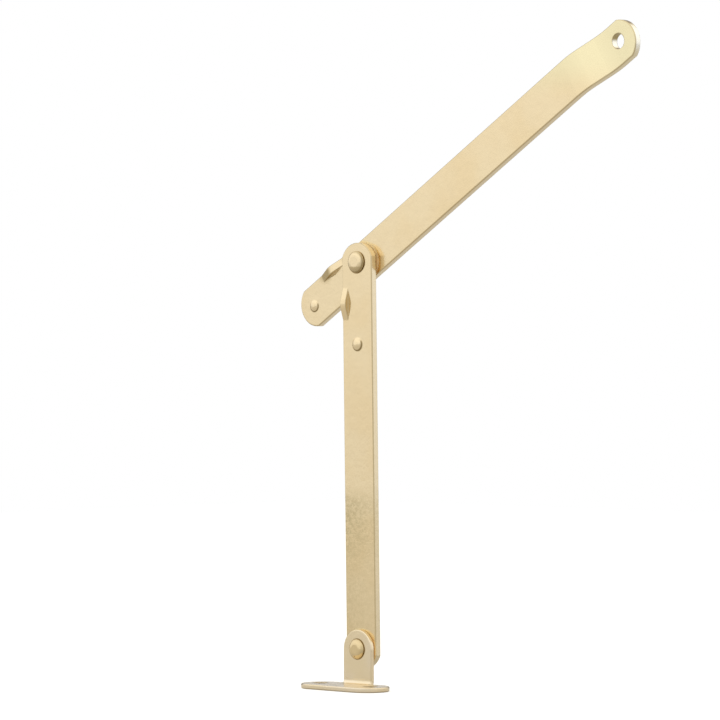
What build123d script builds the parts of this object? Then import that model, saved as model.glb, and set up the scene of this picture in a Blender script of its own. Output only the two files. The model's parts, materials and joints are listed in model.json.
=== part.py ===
from build123d import *
import os
from math import cos, radians, sin

# Lid stay: two flat arms riveted at an elbow, on a bent foot bracket.
#
# Millimetres. The origin is midway between the two foot screw holes, on the underside of the foot.
# +Z is up, +X runs along the foot plate, and the arms lie behind the bracket's tab, towards +Y.

# Strip that both arms are blanked from
arm_width = 12.7
arm_thickness = 2.3
arm_end_rise = 4.2
edge_break = 0.25

# Arm lengths, all measured from the elbow pivot
lower_reach = 119.5
upper_reach = 119.9
detent_reach = 25.4
elbow_margin = 5.95
tail_margin = 5.95
foot_margin = 6.2
screw_margin = 6.6

# Pose that the stay is drawn in
lower_lean = 0.8
upper_angle = 31.85

# Joggle that sets the screw end of the upper arm back
joggle_margin = 4.8
joggle_run = 11.5
joggle_offset = 3.6
joggle_bend_radius = 18.0

# Half-sheared stop on one edge of each arm
stop_reach = 12.9
stop_length = 9.5
stop_height = 1.45
stop_wall = 3.9
stop_play = 0.1
stop_foot_radius = 1.5
stop_crown_radius = 4.0

# Detent: a nub on the lower arm, and a bump on the upper arm's tail that lands behind it
nub_radius = 2.15
nub_height = 0.9
bump_radius = 1.9
bump_height = 0.65
dimple_wall = 0.25

# Foot bracket
sheet_thickness = 1.5
plate_depth = 13.6
screw_spacing = 21.5
plate_end_margin = 5.65
foot_screw_radius = 2.15
tab_width = 12.0
bend_radius = 1.0
foot_pivot_height = 12.2

# Screw hole in the upper arm, a little above the middle of the strip
arm_screw_radius = 2.35
arm_screw_offset = 0.45

# Rivets: each has a shoulder that the front piece turns on and a shank clamped in the rear piece
elbow_head_radius = 3.35
elbow_shoulder_radius = 2.5
elbow_shank_radius = 2.0
foot_head_radius = 3.05
foot_shoulder_radius = 2.3
foot_shank_radius = 1.8
head_rim = 0.35
head_crown = 0.85
head_shoulder = 1.7
head_rim_radius = 0.2
tail_flare = 0.9
tail_rim = 0.3
tail_crown = 0.6

# Clearances
arm_gap = 0.75
tab_gap = 0.2
running_fit = 0.05
shank_fit = 0.02
head_play = 0.05

# Places worked out from the sizes above
arm_end_radius = (arm_width**2 / 4 + arm_end_rise**2) / (2 * arm_end_rise)
tab_back = plate_depth / 2
lower_front = tab_back + tab_gap
lower_back = lower_front + arm_thickness
upper_front = lower_back + arm_gap
lean = radians(lower_lean)
rise = radians(upper_angle)
elbow_x = -lower_reach * sin(lean)
elbow_z = foot_pivot_height + lower_reach * cos(lean)

# Each arm's own plane: the elbow is its origin, X runs along the arm and Z points to the back
lower_plane = Plane(origin=(elbow_x, lower_front, elbow_z), x_dir=(sin(lean), 0, -cos(lean)), z_dir=(0, 1, 0))
upper_plane = Plane(origin=(elbow_x, upper_front, elbow_z), x_dir=(cos(rise), 0, sin(rise)), z_dir=(0, 1, 0))


def strip_outline(first_end, last_end):
    """Face of a flat arm along X, with a shallow arc across each end."""
    half = arm_width / 2
    first_corner = first_end + arm_end_rise
    last_corner = last_end - arm_end_rise
    with BuildSketch(mode=Mode.PRIVATE) as outline:
        with BuildLine():
            Line((first_corner, half), (last_corner, half))
            ThreePointArc((last_corner, half), (last_end, 0), (last_corner, -half))
            Line((last_corner, -half), (first_corner, -half))
            ThreePointArc((first_corner, -half), (first_end, 0), (first_corner, half))
        make_face()
    return outline.sketch


def side_plane(arm_plane, reach=0, across=0, depth=0):
    """Plane along an arm and through its thickness: X along the arm, Y to the back."""
    origin = arm_plane.from_local_coords((reach, across, depth))
    return Plane(origin=origin, x_dir=arm_plane.x_dir, z_dir=-arm_plane.y_dir)


def through_axis(arm_plane, reach):
    """Axis through an arm's thickness, at a distance along it from the elbow."""
    return Axis(arm_plane.from_local_coords((reach, 0, 0)), arm_plane.z_dir)


def through_plane(arm_plane, reach, across=0):
    """The arm's plane, moved along and across the arm to a hole."""
    return Plane(arm_plane.from_local_coords((reach, across, 0)), arm_plane.x_dir, arm_plane.z_dir)


def stop_profile():
    """Edge band pushed forward in a shallow ridge, seen along the width of the arm."""
    foot = stop_length / 2
    skirt = foot + arm_thickness
    with BuildSketch(mode=Mode.PRIVATE) as profile:
        with BuildLine():
            FilletPolyline(
                (-skirt, 0),
                (-foot, 0),
                (0, -stop_height),
                (foot, 0),
                (skirt, 0),
                radius=(stop_foot_radius, stop_crown_radius, stop_foot_radius),
            )
        trace(line_width=arm_thickness)
    return profile.sketch


def dome_profile(radius, height):
    """Half of a spherical cap: its radius along X, rising towards -Y, which is the front."""
    with BuildSketch(mode=Mode.PRIVATE) as profile:
        with BuildLine():
            Line((0, 0), (radius, 0))
            TangentArc((0, -height), (radius, 0), tangent=(1, 0))
            Line((0, -height), (0, 0))
        make_face()
    return profile.sketch


def rivet_profile(head, shoulder, shank, shoulder_length):
    """Half section of a shouldered rivet: radius along X, and Y to the back from the shoulder's end."""
    seat = -shoulder_length - head_play
    tail = shank + tail_flare
    tail_edge = arm_thickness + tail_rim
    with BuildSketch(mode=Mode.PRIVATE) as profile:
        with BuildLine():
            Line((0, tail_edge + tail_crown), (0, seat - head_rim - head_crown))
            Line((0, seat - head_rim - head_crown), (head - head_shoulder, seat - head_rim - head_crown))
            TangentArc((head - head_shoulder, seat - head_rim - head_crown), (head, seat - head_rim), tangent=(1, 0))
            Polyline(
                (head, seat - head_rim),
                (head, seat),
                (shoulder, seat),
                (shoulder, 0),
                (shank, 0),
                (shank, arm_thickness),
                (tail, arm_thickness),
                (tail, tail_edge),
            )
            TangentArc((0, tail_edge + tail_crown), (tail, tail_edge), tangent=(1, 0))
        make_face()
        rim = profile.vertices().group_by(Axis.X)[-1].sort_by(Axis.Y)[0]
        fillet(rim, head_rim_radius)
    return profile.sketch


def outline_edges(part, arm_plane):
    """Edges of both faces of an arm that follow its outline."""
    def on_side(edge):
        return abs(abs(arm_plane.to_local_coords(edge.center()).Y) - arm_width / 2) < 0.001

    def on_end(edge):
        return edge.geom_type == GeomType.CIRCLE and abs(edge.radius - arm_end_radius) < 0.001

    sides = part.edges().filter_by(on_side).filter_by(Axis.Y, reverse=True)
    return sides + part.edges().filter_by(on_end)


# Lower arm: elbow at the top, foot pivot at the bottom, stop on its -X edge, detent nub below it
with BuildPart() as lower_arm:
    with BuildSketch(lower_plane):
        add(strip_outline(-elbow_margin, lower_reach + foot_margin))
    extrude(amount=arm_thickness)
    with BuildSketch(through_plane(lower_plane, stop_reach)):
        with Locations((0, (stop_wall + arm_width / 2) / 2)):
            Rectangle(stop_length + 2 * arm_thickness, arm_width / 2 - stop_wall)
    extrude(amount=arm_thickness, mode=Mode.SUBTRACT)
    with BuildSketch(side_plane(lower_plane, stop_reach, arm_width / 2, arm_thickness / 2)):
        add(stop_profile())
    extrude(amount=arm_width / 2 - stop_wall)
    chamfer(outline_edges(lower_arm, lower_plane), edge_break)
    with BuildSketch(side_plane(lower_plane, detent_reach)):
        add(dome_profile(nub_radius, nub_height))
    revolve(axis=through_axis(lower_plane, detent_reach))
    with BuildSketch(side_plane(lower_plane, detent_reach, depth=arm_thickness)):
        add(dome_profile(nub_radius - dimple_wall, nub_height))
    revolve(axis=through_axis(lower_plane, detent_reach), mode=Mode.SUBTRACT)
    with Locations(lower_plane):
        Hole(elbow_shoulder_radius + running_fit)
    with Locations(through_plane(lower_plane, lower_reach)):
        Hole(foot_shank_radius + shank_fit)

# Upper arm: joggled towards the back at its screw end, with a short tail past the elbow
with BuildPart() as upper_arm:
    tail_end = detent_reach + tail_margin
    screw_end = upper_reach + screw_margin
    joggle_end = upper_reach - joggle_margin
    with BuildSketch(side_plane(upper_plane, depth=arm_thickness / 2)):
        with BuildLine():
            FilletPolyline(
                (-tail_end, 0),
                (joggle_end - joggle_run, 0),
                (joggle_end, joggle_offset),
                (screw_end, joggle_offset),
                radius=joggle_bend_radius,
            )
        trace(line_width=arm_thickness)
    extrude(amount=arm_width, both=True)
    with BuildSketch(upper_plane):
        add(strip_outline(-tail_end, screw_end))
    extrude(amount=joggle_offset + arm_thickness, mode=Mode.INTERSECT)
    stop_edge = stop_wall + stop_play
    with BuildSketch(through_plane(upper_plane, -stop_reach)):
        with Locations((0, -(stop_edge + arm_width / 2) / 2)):
            Rectangle(stop_length + 2 * arm_thickness, arm_width / 2 - stop_edge)
    extrude(amount=arm_thickness, mode=Mode.SUBTRACT)
    with BuildSketch(side_plane(upper_plane, -stop_reach, -arm_width / 2, arm_thickness / 2)):
        add(stop_profile())
    extrude(amount=stop_edge - arm_width / 2)
    chamfer(outline_edges(upper_arm, upper_plane), edge_break)
    with BuildSketch(side_plane(upper_plane, -detent_reach)):
        add(dome_profile(bump_radius, bump_height))
    revolve(axis=through_axis(upper_plane, -detent_reach))
    with BuildSketch(side_plane(upper_plane, -detent_reach, depth=arm_thickness)):
        add(dome_profile(bump_radius - dimple_wall, bump_height))
    revolve(axis=through_axis(upper_plane, -detent_reach), mode=Mode.SUBTRACT)
    with Locations(upper_plane):
        Hole(elbow_shank_radius + shank_fit)
    with Locations(through_plane(upper_plane, upper_reach, -arm_screw_offset)):
        Hole(arm_screw_radius)

# The bracket's tab and its bend, with a foot that runs forward into the plate
bend_height = bend_radius + sheet_thickness
with BuildPart() as bracket_tab:
    with BuildSketch(Plane.YZ):
        with BuildLine():
            FilletPolyline(
                (0, sheet_thickness / 2),
                (tab_back - sheet_thickness / 2, sheet_thickness / 2),
                (tab_back - sheet_thickness / 2, foot_pivot_height),
                radius=bend_radius + sheet_thickness / 2,
            )
        trace(line_width=sheet_thickness)
    extrude(amount=tab_width / 2, both=True)
    with BuildSketch(Plane((0, tab_back, foot_pivot_height), x_dir=(1, 0, 0), z_dir=(0, -1, 0))):
        Circle(tab_width / 2)
    extrude(amount=sheet_thickness)
    sides = bracket_tab.edges().filter_by(lambda e: abs(abs(e.center().X) - tab_width / 2) < 0.001)
    crown = bracket_tab.edges().filter_by(GeomType.CIRCLE).filter_by(lambda e: e.center().Z > foot_pivot_height)
    chamfer(sides.filter_by(Axis.Z) + crown, edge_break)

# Foot bracket: a plate with round ears, and the tab bent up from its back edge
with BuildPart() as foot_bracket:
    with BuildSketch():
        SlotOverall(screw_spacing + 2 * plate_end_margin, plate_depth)
    extrude(amount=sheet_thickness)
    chamfer(foot_bracket.edges().filter_by(Axis.Z, reverse=True), edge_break)
    with BuildSketch():
        with Locations((0, tab_back - bend_height / 2)):
            Rectangle(tab_width, bend_height)
    extrude(amount=sheet_thickness, mode=Mode.SUBTRACT)
    add(bracket_tab)
    with Locations((0, 0, sheet_thickness)):
        with GridLocations(screw_spacing, 0, 2, 1):
            Hole(foot_screw_radius)
    with Locations(Plane((0, tab_back, foot_pivot_height), x_dir=(1, 0, 0), z_dir=(0, -1, 0))):
        Hole(foot_shoulder_radius + running_fit)

# Elbow rivet: the lower arm turns on its shoulder, and its tail clamps the upper arm
with BuildPart() as elbow_rivet:
    with BuildSketch(Plane(upper_plane.origin, x_dir=(1, 0, 0), z_dir=(0, 0, 1))):
        add(rivet_profile(elbow_head_radius, elbow_shoulder_radius, elbow_shank_radius, arm_thickness + arm_gap))
    revolve(axis=Axis(upper_plane.origin, (0, 1, 0)))

# Foot rivet: it turns in the bracket's tab on its shoulder, and its tail clamps the lower arm
with BuildPart() as foot_rivet:
    foot_pivot = lower_plane.from_local_coords((lower_reach, 0, 0))
    with BuildSketch(Plane(foot_pivot, x_dir=(1, 0, 0), z_dir=(0, 0, 1))):
        add(rivet_profile(foot_head_radius, foot_shoulder_radius, foot_shank_radius, sheet_thickness + tab_gap))
    revolve(axis=Axis(foot_pivot, (0, 1, 0)))

os.makedirs("parts", exist_ok=True)
lower_arm.part.label = "lower_arm"
upper_arm.part.label = "upper_arm"
foot_bracket.part.label = "foot_bracket"
elbow_rivet.part.label = "elbow_rivet"
foot_rivet.part.label = "foot_rivet"
export_step(lower_arm.part, "parts/lower_arm.step")
export_step(upper_arm.part, "parts/upper_arm.step")
export_step(foot_bracket.part, "parts/foot_bracket.step")
export_step(elbow_rivet.part, "parts/elbow_rivet.step")
export_step(foot_rivet.part, "parts/foot_rivet.step")
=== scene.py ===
"""Looks of the lid stay: satin brass plating with painted light and shade, a pale floor and soft
studio light.
"""
import json
import math

import bpy
from mathutils import Matrix, Vector


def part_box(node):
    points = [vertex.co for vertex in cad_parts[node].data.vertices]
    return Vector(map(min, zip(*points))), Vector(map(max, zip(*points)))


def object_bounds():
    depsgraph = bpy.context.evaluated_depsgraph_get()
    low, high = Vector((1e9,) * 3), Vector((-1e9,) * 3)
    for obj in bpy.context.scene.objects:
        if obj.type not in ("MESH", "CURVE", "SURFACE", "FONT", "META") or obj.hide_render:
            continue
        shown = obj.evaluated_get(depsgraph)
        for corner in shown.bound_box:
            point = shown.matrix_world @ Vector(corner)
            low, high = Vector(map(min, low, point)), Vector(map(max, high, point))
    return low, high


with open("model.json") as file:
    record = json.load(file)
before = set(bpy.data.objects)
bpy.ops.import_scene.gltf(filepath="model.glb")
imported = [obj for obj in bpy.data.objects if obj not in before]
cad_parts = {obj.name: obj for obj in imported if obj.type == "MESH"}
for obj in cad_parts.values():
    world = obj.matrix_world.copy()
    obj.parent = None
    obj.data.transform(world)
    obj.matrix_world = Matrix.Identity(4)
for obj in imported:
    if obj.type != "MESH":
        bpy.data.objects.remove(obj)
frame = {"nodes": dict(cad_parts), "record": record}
cad_lo, cad_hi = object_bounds()

MM = 0.001
WHITE = (1.0, 1.0, 1.0, 1.0)

# Camera, in degrees, metres and (lens and sensor) millimetres. Azimuth 0 looks along +Y.
CAMERA_AZIMUTH = 44.6
CAMERA_ELEVATION = 0.32
CAMERA_ROLL = -0.095
CAMERA_BACK = 1.3298
CAMERA_RIGHT = -0.02604
CAMERA_UP = 0.00072
CAMERA_LENS = 220.0
CAMERA_SENSOR = 36.0
CAMERA_REACH = 20.0

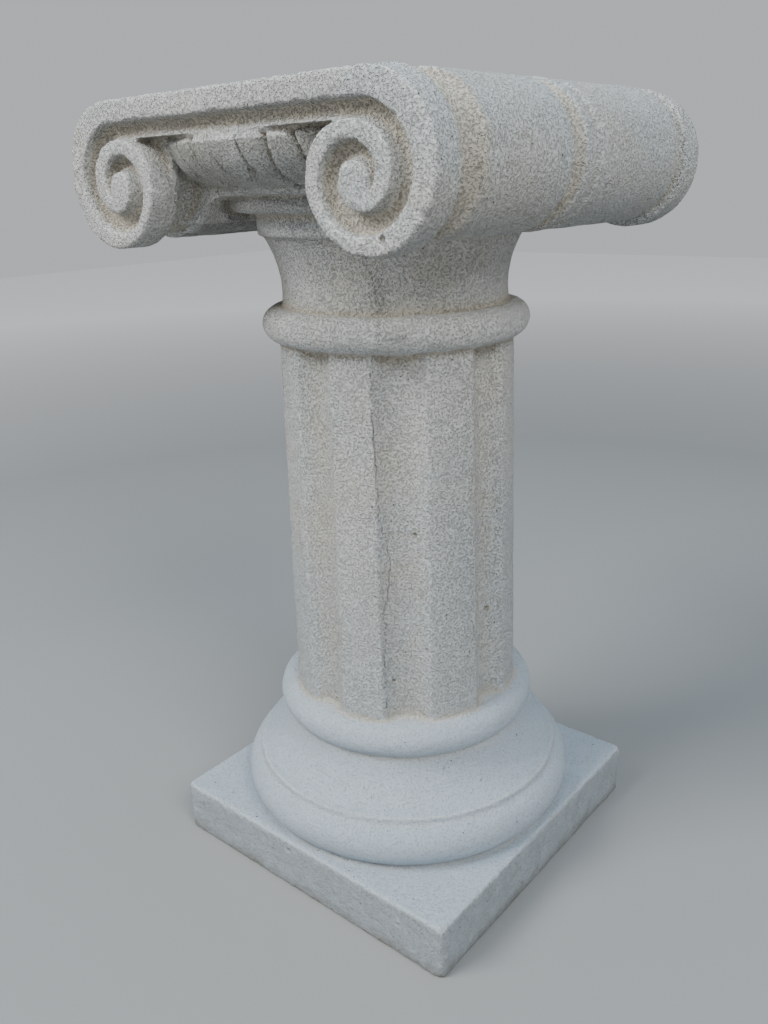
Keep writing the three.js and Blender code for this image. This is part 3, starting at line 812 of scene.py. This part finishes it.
# %% Floor and light
FLOOR_WIDTH = 14  # metres
clear()
bpy.ops.mesh.primitive_plane_add(size=FLOOR_WIDTH)
floor = bpy.context.object
floor.name = "floor"
floor_look = bpy.data.materials.new("floor_pale")
floor_look.use_nodes = True
tree = floor_look.node_tree
floor_shader = tree.nodes["Principled BSDF"]
floor_shader.inputs["Base Color"].default_value = (0.34, 0.34, 0.34, 1)
floor_shader.inputs["Roughness"].default_value = 0.9
floor_shader.inputs["Emission Color"].default_value = (0.95, 0.97, 1, 1)
floor_place = tree.nodes.new("ShaderNodeTexCoord").outputs["Object"]
away = node("ShaderNodeVectorMath", {0: floor_place}, operation="LENGTH")
tree.links.new(spread(away.outputs["Value"], 1.6, 4.6, 0, 0.54), floor_shader.inputs["Emission Strength"])
floor.data.materials.append(floor_look)

world = bpy.data.worlds.new("pale_horizon")
bpy.context.scene.world = world
world.use_nodes = True
tree = world.node_tree
way = tree.nodes.new("ShaderNodeTexCoord").outputs["Generated"]
rise = node("ShaderNodeSeparateXYZ", {"Vector": way}).outputs["Z"]
tree.links.new(spread(rise, 0.16, 0.32, 0.55, 0.05), tree.nodes["Background"].inputs["Strength"])
tree.nodes["Background"].inputs["Color"].default_value = (0.95, 0.97, 1, 1)


def soft_light(name, place, size, power, tint):
    bpy.ops.object.light_add(type="AREA", location=place)
    lamp = bpy.context.object
    lamp.name = name
    lamp.data.size = size
    lamp.data.energy = power
    lamp.data.color = tint
    lamp.rotation_euler = (Vector((0, 0, 0.4)) - Vector(place)).to_track_quat("-Z", "Y").to_euler()


soft_light("front_left", (-1.5, -3.1, 3.6), 2.1, 222, (0.975, 1, 0.985))
soft_light("front_right", (3.2, -1.45, 3.4), 2.1, 140, (0.975, 1, 0.985))
soft_light("overhead", (0.1, 0.2, 3.0), 2.4, 42, (0.55, 0.78, 1))
print("lights set")

# %% [markdown]
# The camera stands off the right front corner, a little under the top's height, and looks down at the
# pedestal. Its place, turn and lens were worked out from the plinth's corners and the round mouldings.

# %% Camera
CAMERA_PLACE = (0.5483, -0.6747, 0.6828)
CAMERA_DEGREES = (69.829, 1.84, 39.584)
bpy.ops.object.camera_add(location=CAMERA_PLACE, rotation=[math.radians(v) for v in CAMERA_DEGREES])
camera = bpy.context.object
camera.data.lens = 31.79
camera.data.sensor_width = 36
camera.data.clip_start = 0.01
bpy.context.scene.camera = camera
print("camera lens:", camera.data.lens)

→ **THE EXERCISE**
In the listing above, locate the line containing "revolve(axis=Axis(foot_pivot, (0, 1, 0)))" and the line containing "points = [vertex.co". Extract those two lines and every line between them, exactly as written, and only those.

→ **ANSWER TO THE PROBLEM**
    revolve(axis=Axis(foot_pivot, (0, 1, 0)))

os.makedirs("parts", exist_ok=True)
lower_arm.part.label = "lower_arm"
upper_arm.part.label = "upper_arm"
foot_bracket.part.label = "foot_bracket"
elbow_rivet.part.label = "elbow_rivet"
foot_rivet.part.label = "foot_rivet"
export_step(lower_arm.part, "parts/lower_arm.step")
export_step(upper_arm.part, "parts/upper_arm.step")
export_step(foot_bracket.part, "parts/foot_bracket.step")
export_step(elbow_rivet.part, "parts/elbow_rivet.step")
export_step(foot_rivet.part, "parts/foot_rivet.step")
=== scene.py ===
"""Looks of the lid stay: satin brass plating with painted light and shade, a pale floor and soft
studio light.
"""
import json
import math

import bpy
from mathutils import Matrix, Vector


def part_box(node):
    points = [vertex.co for vertex in cad_parts[node].data.vertices]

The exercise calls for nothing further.